Annapolis marks 300th - repeatedly

City's birthday won't go uncelebrated, even if exact date is source of debate among residents

December 14, 2008|By Julie Scharper | Julie Scharper,julie.scharper@baltsun.com

The celebration of Annapolis' three centuries as a city began more than a year ago with a formal ball. It continued with more than 100 events, including a scholarly symposium, a town crier contest, a pub crawl and a dog show. Last month, a chorus premiered an oratorio commissioned for the occasion.

But when is the actual birthday of Maryland's capital? Is it Nov. 22, the date historians say the Queen granted the city a charter - marked in 1908 with a bicentennial parade down King George Street?

Is it coming up on Wednesday, which has been decreed "Annapolis Charter Day" under state law, although no events seem to be scheduled for that day?

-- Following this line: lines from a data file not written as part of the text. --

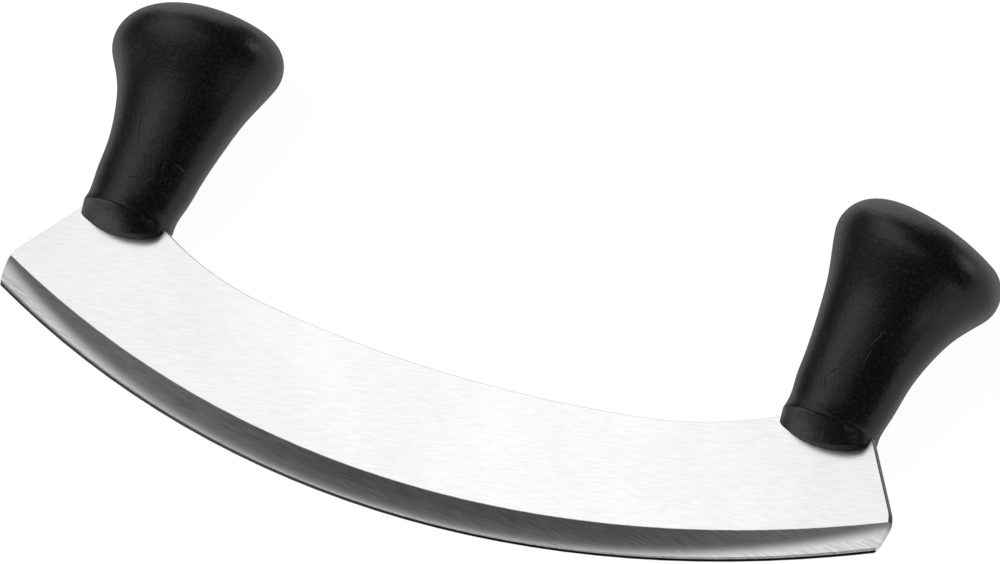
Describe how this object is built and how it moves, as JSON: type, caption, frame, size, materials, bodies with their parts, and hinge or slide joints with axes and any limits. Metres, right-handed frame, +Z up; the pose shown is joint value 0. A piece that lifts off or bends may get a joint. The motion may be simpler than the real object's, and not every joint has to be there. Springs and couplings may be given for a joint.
{
  "type": "mezzaluna",
  "caption": "Crescent herb chopper: bright steel blade with a ground bevel along its curved edge and a flared black knob handle rising from each end.",
  "frame": {"origin": "centre of the bounding box on the table the part lies on", "axes": "the part lies on its back, front face up: +X along the blade from left handle to right handle, +Y from the cutting edge towards the heads of the handles, +Z up from the table"},
  "size_m": [0.24, 0.0918, 0.0305],
  "materials": {
    "blade_steel": "fine lengthwise satin brushing on the flats, coarser grinding on the bevels, stainless",
    "handle_plastic": "satin moulded black plastic"
  },
  "bodies": {
    "root": {"blade": "blade_steel", "left_handle": "handle_plastic", "right_handle": "handle_plastic"}
  },
  "joints": []
}
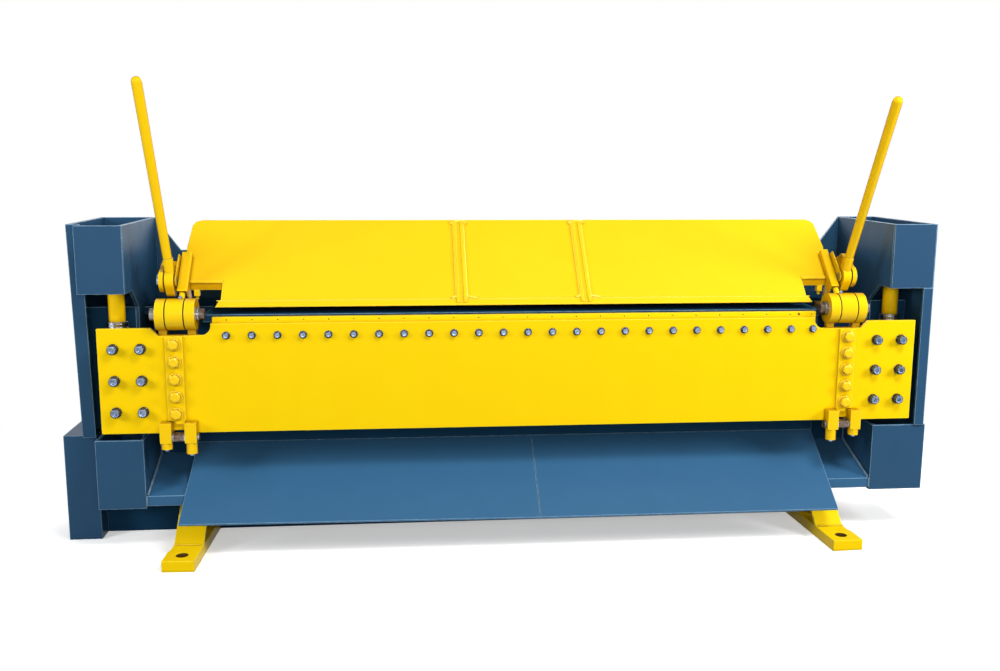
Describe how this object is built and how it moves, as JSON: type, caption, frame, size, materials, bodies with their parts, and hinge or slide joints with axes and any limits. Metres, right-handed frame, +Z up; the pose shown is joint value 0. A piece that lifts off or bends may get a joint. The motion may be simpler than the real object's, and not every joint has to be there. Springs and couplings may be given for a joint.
{
  "type": "sheet metal folding machine",
  "caption": "Floor standing sheet metal folding machine: hinged folding leaf, wedge clamp beam drawn down by hand levers, side stands with hydraulic cylinders, chute and bolted feet.",
  "frame": {"origin": "on the floor, midway between the two bolt holes of the feet", "axes": "+X to the right along the machine, +Y away from the operator, +Z up"},
  "size_m": [3.682, 0.8599, 1.9078],
  "materials": {
    "yellow_paint": "glossy yellow enamel",
    "blue_paint": "satin blue enamel",
    "bright_steel": "bright zinc plated or turned steel",
    "greased_steel": "turned steel with a brown film of grease"
  },
  "bodies": {
    "frame": {"bed_front_web": "blue_paint", "bed_rear_web": "blue_paint", "bed_ribs": "blue_paint", "bed_top_plate": "blue_paint", "bed_wall": "blue_paint", "fixed_knuckles": "yellow_paint", "floor_beam": "blue_paint", "grease_caps": "bright_steel", "left_chute_panel": "blue_paint", "left_foot": "yellow_paint", "left_lower_box": "blue_paint", "left_pedestal": "blue_paint", "left_stand_outer_plate": "blue_paint", "rear_tie_plate": "blue_paint", "right_chute_panel": "blue_paint", "right_foot": "yellow_paint", "right_lower_box": "blue_paint", "right_stand_outer_plate": "blue_paint", "side_aprons": "blue_paint", "stand_back_plates": "blue_paint", "stand_inner_plates": "blue_paint", "stand_upper_fronts": "blue_paint", "throat_plates": "blue_paint", "tie_rods": "yellow_paint", "trunnion_brackets": "blue_paint"},
    "folding_leaf": {"adjuster_blocks": "yellow_paint", "adjuster_pins": "greased_steel", "adjuster_screws": "bright_steel", "hinge_pins": "greased_steel", "leaf_bar_bolts": "bright_steel", "leaf_end_blocks": "yellow_paint", "leaf_end_bolts": "bright_steel", "leaf_hinge_bolts": "yellow_paint", "leaf_hinges": "yellow_paint", "leaf_plate": "yellow_paint", "leaf_stiffener": "yellow_paint", "leaf_straps": "yellow_paint", "leaf_top_bar": "yellow_paint", "leaf_washers": "bright_steel", "lug_pins": "bright_steel"},
    "clamp_beam": {"beam_back_plate": "yellow_paint", "beam_bottom_plate": "yellow_paint", "beam_end_caps": "yellow_paint", "beam_end_webs": "yellow_paint", "beam_face_plate": "yellow_paint", "beam_nose_bar": "yellow_paint", "beam_ribs": "yellow_paint", "beam_stop_screws": "yellow_paint", "face_ribs": "yellow_paint", "lever_brackets": "yellow_paint", "lever_pivot_bolts": "bright_steel", "rod_guides": "yellow_paint"},
    "left_hand_lever": {"left_lever": "yellow_paint"},
    "right_hand_lever": {"right_lever": "yellow_paint"},
    "left_ram_rod": {"left_piston_rod": "bright_steel"},
    "right_ram_rod": {"right_piston_rod": "bright_steel"},
    "left_ram_tube": {"left_cylinder": "yellow_paint", "left_gland": "bright_steel"},
    "right_ram_tube": {"right_cylinder": "yellow_paint", "right_gland": "bright_steel"}
  },
  "joints": [
    {"name": "leaf_fold", "type": "hinge", "parent": "frame", "child": "folding_leaf", "pos_m": [0.01125, 0.192, 0.987], "axis": [-1, 0, 0], "range_deg": [0, 90]},
    {"name": "beam_clamp", "type": "slide", "parent": "frame", "child": "clamp_beam", "axis": [0, -0.7071, -0.7071], "range_m": [0, 0.038]},
    {"name": "left_lever_turn", "type": "hinge", "parent": "clamp_beam", "child": "left_hand_lever", "pos_m": [-1.41025, 0.26981, 1.11495], "axis": [1, 0, 0], "range_deg": [0, 60]},
    {"name": "right_lever_turn", "type": "hinge", "parent": "clamp_beam", "child": "right_hand_lever", "pos_m": [1.42325, 0.26981, 1.11495], "axis": [1, 0, 0], "range_deg": [0, 60]},
    {"name": "left_ram_swing", "type": "hinge", "parent": "folding_leaf", "child": "left_ram_rod", "pos_m": [-1.64275, 0.322, 0.888], "axis": [-1, 0, 0], "range_deg": [-48.2, 0]},
    {"name": "right_ram_swing", "type": "hinge", "parent": "folding_leaf", "child": "right_ram_rod", "pos_m": [1.66525, 0.322, 0.888], "axis": [-1, 0, 0], "range_deg": [-48.2, 0]},
    {"name": "left_ram_stroke", "type": "slide", "parent": "left_ram_rod", "child": "left_ram_tube", "axis": [0, 0, 1], "range_m": [0, 0.1198]},
    {"name": "right_ram_stroke", "type": "slide", "parent": "right_ram_rod", "child": "right_ram_tube", "axis": [0, 0, 1], "range_m": [0, 0.1198]}
  ],
  "couplings": [
    {"joint": "left_lever_turn", "follows": "beam_clamp", "rad_per_m": 27.553},
    {"joint": "right_lever_turn", "follows": "beam_clamp", "rad_per_m": 27.553},
    {"joint": "left_ram_swing", "follows": "leaf_fold", "ratio": -0.53167},
    {"joint": "right_ram_swing", "follows": "leaf_fold", "ratio": -0.53167},
    {"joint": "left_ram_stroke", "follows": "leaf_fold", "m_per_rad": 0.07592},
    {"joint": "right_ram_stroke", "follows": "leaf_fold", "m_per_rad": 0.07592}
  ]
}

Perhaps it was Dec. 3, when about a dozen people gathered to sip hot cider as politicians read the charter aloud - no easy feat, considering it begins with a 2,418-word sentence. Or did the 300th birthday actually occur years ago?

"The birthday? I wouldn't get into that," said C. Ashley Ellefson, an expert in Colonial history who spoke at a symposium on the city's history in June. "The business of a birthday is one of the problems that people really can't agree on."

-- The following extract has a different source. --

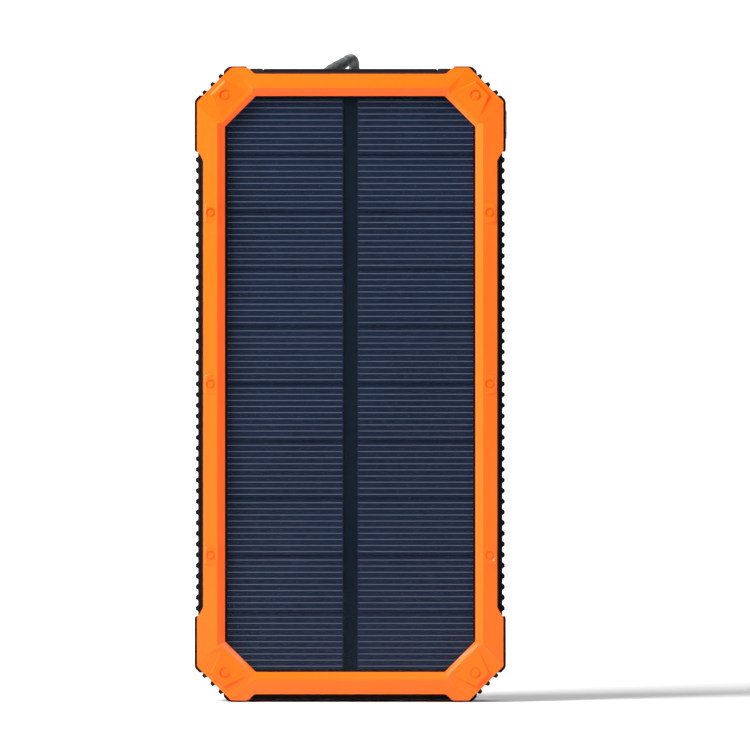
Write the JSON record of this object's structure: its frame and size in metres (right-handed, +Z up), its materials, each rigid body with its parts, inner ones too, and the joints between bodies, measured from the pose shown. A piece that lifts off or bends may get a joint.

When asked last week, more than a dozen residents and visitors walking along the capital's paving stones said they couldn't name the city's birthday.

"I don't have a clue," said Andy Stapleton, a bartender at Acme Bar & Grill and a lifelong Annapolitan. "We should know, but we don't."

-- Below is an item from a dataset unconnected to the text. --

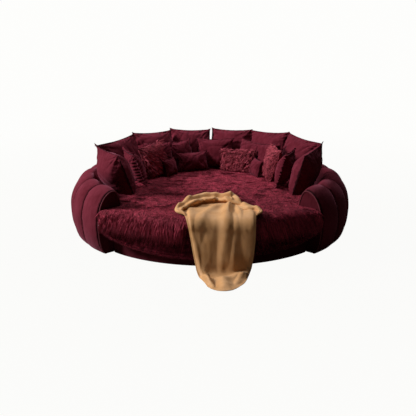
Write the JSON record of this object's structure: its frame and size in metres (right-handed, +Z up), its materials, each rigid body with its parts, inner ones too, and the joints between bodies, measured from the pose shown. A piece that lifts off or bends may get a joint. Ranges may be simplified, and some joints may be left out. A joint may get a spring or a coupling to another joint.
{
  "type": "round bed",
  "caption": "Round lounging bed: a channelled velvet bolster ring, open at the front, round a fur-covered mattress with loose cushions and a draped throw.",
  "frame": {"origin": "on the floor at the centre of the bolster ring, under the middle glide", "axes": "+Z up, -Y out through the open front of the bed, +X to the right of someone facing it"},
  "size_m": [2.897, 3.289, 0.9256],
  "materials": {
    "velvet": "matte",
    "fur": "matte",
    "satin": "satin",
    "foam": "matte",
    "ticking": "matte",
    "dust_cloth": "matte",
    "plywood": "matte",
    "glide_plastic": "matte",
    "zinc_steel": "satin"
  },
  "bodies": {
    "bed_frame": {"base_glides": "glide_plastic", "bolster_glides": "glide_plastic", "dust_cover": "dust_cloth", "joining_plates": "zinc_steel", "joining_screws": "zinc_steel", "base_bottom_ring": "plywood", "base_hub": "plywood", "base_beams": "plywood", "base_rim": "plywood", "deck_left": "plywood", "deck_right": "plywood", "deck_bolts": "zinc_steel", "base_foam": "foam", "base_cover": "velvet", "bolster_low_rails_left": "plywood", "bolster_low_rails_right": "plywood", "bolster_top_rails_left": "plywood", "bolster_top_rails_right": "plywood", "bolster_inner_panels_left": "plywood", "bolster_inner_panels_right": "plywood", "bolster_ribs_left": "plywood", "bolster_ribs_right": "plywood", "bolster_left_arm": "velvet", "bolster_back_left": "velvet", "bolster_back_right": "velvet", "bolster_right_arm": "velvet", "end_panel_left": "velvet", "end_panel_right": "velvet", "end_piping_left": "velvet", "end_piping_right": "velvet"},
    "mattress": {"mattress_core": "foam", "mattress_topper": "foam", "mattress_casing": "ticking", "fur_cover": "fur"},
    "back_cushion_1": {"back_cushion_1": "velvet"},
    "back_cushion_2": {"back_cushion_2": "velvet"},
    "back_cushion_3": {"back_cushion_3": "velvet"},
    "back_cushion_4": {"back_cushion_4": "velvet"},
    "back_cushion_5": {"back_cushion_5": "velvet"},
    "back_cushion_6": {"back_cushion_6": "velvet"},
    "arm_cushion_left": {"arm_cushion_left": "velvet"},
    "arm_cushion_right": {"arm_cushion_right": "velvet"},
    "ruffled_cushion_left": {"ruffled_cushion_left": "velvet"},
    "ruffled_cushion_right": {"ruffled_cushion_right": "velvet"},
    "fur_cushion_left": {"fur_cushion_left": "fur"},
    "fur_cushion_right": {"fur_cushion_right": "fur"},
    "fur_lumbar": {"fur_lumbar": "fur"},
    "velvet_lumbar": {"velvet_lumbar": "velvet"},
    "centre_cushion": {"centre_cushion": "velvet"},
    "inner_cushion_1": {"inner_cushion_1": "velvet"},
    "inner_cushion_2": {"inner_cushion_2": "velvet"},
    "inner_cushion_3": {"inner_cushion_3": "velvet"},
    "inner_cushion_4": {"inner_cushion_4": "velvet"},
    "small_cushion_left": {"small_cushion_left": "velvet"},
    "small_cushion_right": {"small_cushion_right": "velvet"},
    "throw": {"throw": "satin"}
  },
  "joints": [
    {"name": "mattress_lift", "type": "slide", "parent": "bed_frame", "child": "mattress", "axis": [0, 0, 1], "range_m": [0, 0.3]},
    {"name": "back_cushion_1_lift", "type": "slide", "parent": "mattress", "child": "back_cushion_1", "axis": [-0.211, 0.2024, 0.9563], "range_m": [0, 0.3]},
    {"name": "back_cushion_2_lift", "type": "slide", "parent": "mattress", "child": "back_cushion_2", "axis": [-0.1418, 0.2857, 0.9478], "range_m": [0, 0.3]},
    {"name": "back_cushion_3_lift", "type": "slide", "parent": "mattress", "child": "back_cushion_3", "axis": [-0.0496, 0.3318, 0.9421], "range_m": [0, 0.3]},
    {"name": "back_cushion_4_lift", "type": "slide", "parent": "mattress", "child": "back_cushion_4", "axis": [0.0834, 0.3249, 0.9421], "range_m": [0, 0.3]},
    {"name": "back_cushion_5_lift", "type": "slide", "parent": "mattress", "child": "back_cushion_5", "axis": [0.1831, 0.2386, 0.9537], "range_m": [0, 0.3]},
    {"name": "back_cushion_6_lift", "type": "slide", "parent": "mattress", "child": "back_cushion_6", "axis": [0.3281, 0.1252, 0.9363], "range_m": [0, 0.3]},
    {"name": "arm_cushion_left_lift", "type": "slide", "parent": "mattress", "child": "arm_cushion_left", "axis": [-0.3148, -0.2147, 0.9245], "range_m": [0, 0.3]},
    {"name": "arm_cushion_right_lift", "type": "slide", "parent": "mattress", "child": "arm_cushion_right", "axis": [0.2776, -0.1433, 0.95], "range_m": [0, 0.3]},
    {"name": "ruffled_cushion_left_lift", "type": "slide", "parent": "mattress", "child": "ruffled_cushion_left", "axis": [-0.3244, -0.1363, 0.9361], "range_m": [0, 0.3]},
    {"name": "ruffled_cushion_right_lift", "type": "slide", "parent": "mattress", "child": "ruffled_cushion_right", "axis": [0.2514, -0.0955, 0.9632], "range_m": [0, 0.3]},
    {"name": "fur_cushion_left_lift", "type": "slide", "parent": "mattress", "child": "fur_cushion_left", "axis": [-0.3403, 0.0866, 0.9363], "range_m": [0, 0.3]},
    {"name": "fur_cushion_right_lift", "type": "slide", "parent": "mattress", "child": "fur_cushion_right", "axis": [0.3091, -0.0621, 0.949], "range_m": [0, 0.3]},
    {"name": "fur_lumbar_lift", "type": "slide", "parent": "mattress", "child": "fur_lumbar", "axis": [-0.02, 0.2112, 0.9772], "range_m": [0, 0.3]},
    {"name": "velvet_lumbar_lift", "type": "slide", "parent": "mattress", "child": "velvet_lumbar", "axis": [-0.0691, 0.1997, 0.9774], "range_m": [0, 0.3]},
    {"name": "centre_cushion_lift", "type": "slide", "parent": "mattress", "child": "centre_cushion", "axis": [0.021, 0.2732, 0.9617], "range_m": [0, 0.3]},
    {"name": "inner_cushion_1_lift", "type": "slide", "parent": "mattress", "child": "inner_cushion_1", "axis": [-0.1325, 0.2512, 0.9588], "range_m": [0, 0.3]},
    {"name": "inner_cushion_2_lift", "type": "slide", "parent": "mattress", "child": "inner_cushion_2", "axis": [-0.1556, 0.2169, 0.9637], "range_m": [0, 0.3]},
    {"name": "inner_cushion_3_lift", "type": "slide", "parent": "mattress", "child": "inner_cushion_3", "axis": [0.1356, 0.2145, 0.9673], "range_m": [0, 0.3]},
    {"name": "inner_cushion_4_lift", "type": "slide", "parent": "mattress", "child": "inner_cushion_4", "axis": [0.1076, 0.1296, 0.9857], "range_m": [0, 0.3]},
    {"name": "small_cushion_left_lift", "type": "slide", "parent": "mattress", "child": "small_cushion_left", "axis": [-0.2694, 0.1373, 0.9532], "range_m": [0, 0.3]},
    {"name": "small_cushion_right_lift", "type": "slide", "parent": "mattress", "child": "small_cushion_right", "axis": [0.2536, 0.0727, 0.9646], "range_m": [0, 0.3]},
    {"name": "throw_lift", "type": "slide", "parent": "mattress", "child": "throw", "axis": [0, 0, 1], "range_m": [0, 0.3]}
  ]
}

This year was the third time in the past century that Annapolis celebrated its 300th.

In 1949, the postal service issued a three-cent stamp in honor of the "Annapolis Tercentenary," marking three centuries since the first people of European descent settled on the banks of the Severn.

In 1994, a year of festivities called "Annapolis 300" highlighted the anniversary of the city's designation as state capital.

This year's revelry, Annapolis Alive!, commemorated the 300th anniversary of the city's charter. The committee organizing the celebration gives, in its literature, yet another possible birthday, Aug. 16.

On that date in 1708, Gov. John Seymour issued a charter declaring Annapolis a city. But historians say, the governor, in a political power grab, took away the ability of citizens to choose the city's General Assembly representatives.

After some wrangling, the charter - allowing for a select group of white male property owners to vote - was signed into law on Nov. 22 and ratified by the General Assembly on Dec. 17.

The charter, which made Annapolis the state's first incorporated municipality, said the city "excelleth all other townes and ports in our said province." It sketched out a plan for city government and decreed that two fairs should be held annually to sell "cattle, wares, and merchandizes" and that people heading to the fair should not be subject to "arrest, attachments or executions."

The charter's most important legacy is that it established that power should be shared by the governor and the state legislature, said Ellefson, a professor emeritus at the State University of New York, Cortland.

It is unclear how Annapolitans marked the first hundred years of the charter, but bicentennial festivities drew thousands in November 1908, according to The Sun. Bands marched, "crashing out the resounding notes" of "stalwart Christian airs," and upwards of 3,000 people paraded through "streets so densely packed that passage was nearly impossible." At an evening celebration, "confetti appeared upon the streets at an early hour," "staid and dignified matrons forgot their dignity" and "the omnipresent feather tickler was offered for sale by itinerant vendors" to conclude what the newspaper described as "the greatest day in the history of Annapolis."

On Nov. 22, 1958, Gov. Theodore R. McKeldin and Mayor Arthur G. Ellington donned white wigs and Colonial garb to celebrate the 250th anniversary of the charter.

The 2008 celebration has included scores of events to prompt discussion of the city's rich history and diverse inhabitants, rather than a single climactic parade, said Chuck Weikel, executive director of the nonprofit organization that coordinated Annapolis Alive!

"We've almost de-emphasized the date of the charter celebration and emphasized more of the events that lead up to it," Weikel said. "There's a lot more going on here than just the story of the charter."

Celebrations of the charter's tricentennial included the presentation of a ballet commemorating a local dancing instructor who broke through racial barriers, exhibits on the history of African-American residents, artwork on public buildings and the installation of historical markers. A shallop race, a show of dog breeds popular in the 1700s and a tour of historical pubs were among the more creative events. As part of a continuing exhibition, the home of William Paca, a signer of the Declaration of Independence, has been decorated to represent several eras in the city's history.